WHAT TO PRODUCE — Set down the whole listing verbatim.

SUPPLIED DATA —
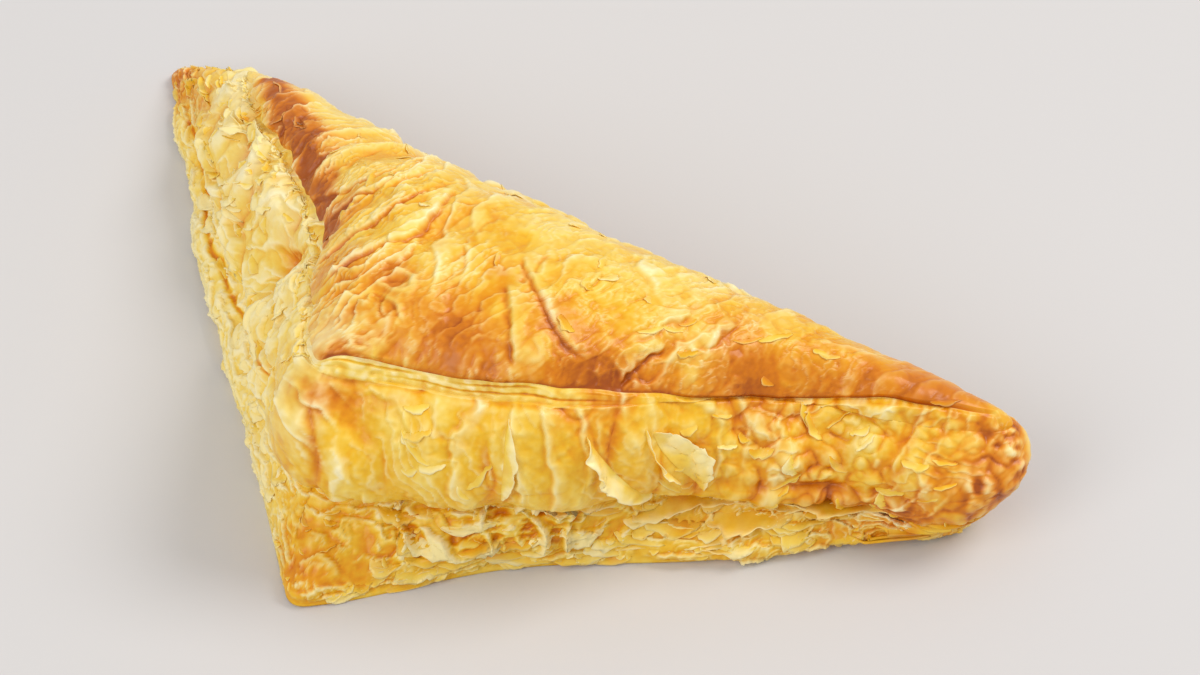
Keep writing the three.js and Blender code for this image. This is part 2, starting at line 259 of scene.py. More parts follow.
# Signed distance from each point to a path in plan, positive on the path's left, and the share
# of the path's length at the nearest place.
def strokeAt(points, path):
    path = np.array(path, float)
    lengths = np.linalg.norm(np.diff(path, axis=0), axis=1)
    nearest = np.full(points.shape[:-1], np.inf)
    side, share = np.zeros_like(nearest), np.zeros_like(nearest)
    for k, length in enumerate(lengths):
        away = points[..., :2] - path[k]
        ahead = (path[k + 1] - path[k]) / length
        along = np.clip(away @ ahead, 0, length)
        gap = np.linalg.norm(away - along[..., None] * ahead, axis=-1)
        closer = gap < nearest
        nearest = np.where(closer, gap, nearest)
        side = np.where(closer, np.sign(away[..., 1] * ahead[0] - away[..., 0] * ahead[1]), side)
        share = np.where(closer, (lengths[:k].sum() + along) / lengths.sum(), share)
    return nearest * side, share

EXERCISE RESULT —
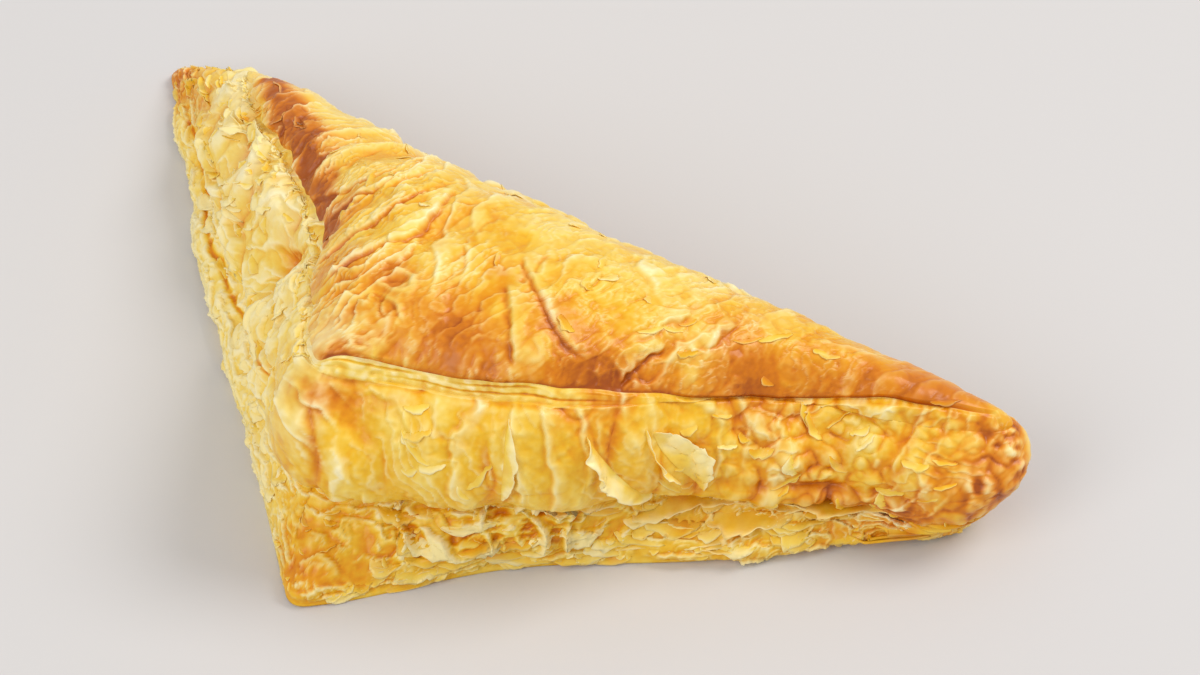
Keep writing the three.js and Blender code for this image. This is part 2, starting at line 259 of scene.py. More parts follow.
# Signed distance from each point to a path in plan, positive on the path's left, and the share
# of the path's length at the nearest place.
def strokeAt(points, path):
    path = np.array(path, float)
    lengths = np.linalg.norm(np.diff(path, axis=0), axis=1)
    nearest = np.full(points.shape[:-1], np.inf)
    side, share = np.zeros_like(nearest), np.zeros_like(nearest)
    for k, length in enumerate(lengths):
        away = points[..., :2] - path[k]
        ahead = (path[k + 1] - path[k]) / length
        along = np.clip(away @ ahead, 0, length)
        gap = np.linalg.norm(away - along[..., None] * ahead, axis=-1)
        closer = gap < nearest
        nearest = np.where(closer, gap, nearest)
        side = np.where(closer, np.sign(away[..., 1] * ahead[0] - away[..., 0] * ahead[1]), side)
        share = np.where(closer, (lengths[:k].sum() + along) / lengths.sum(), share)
    return nearest * side, share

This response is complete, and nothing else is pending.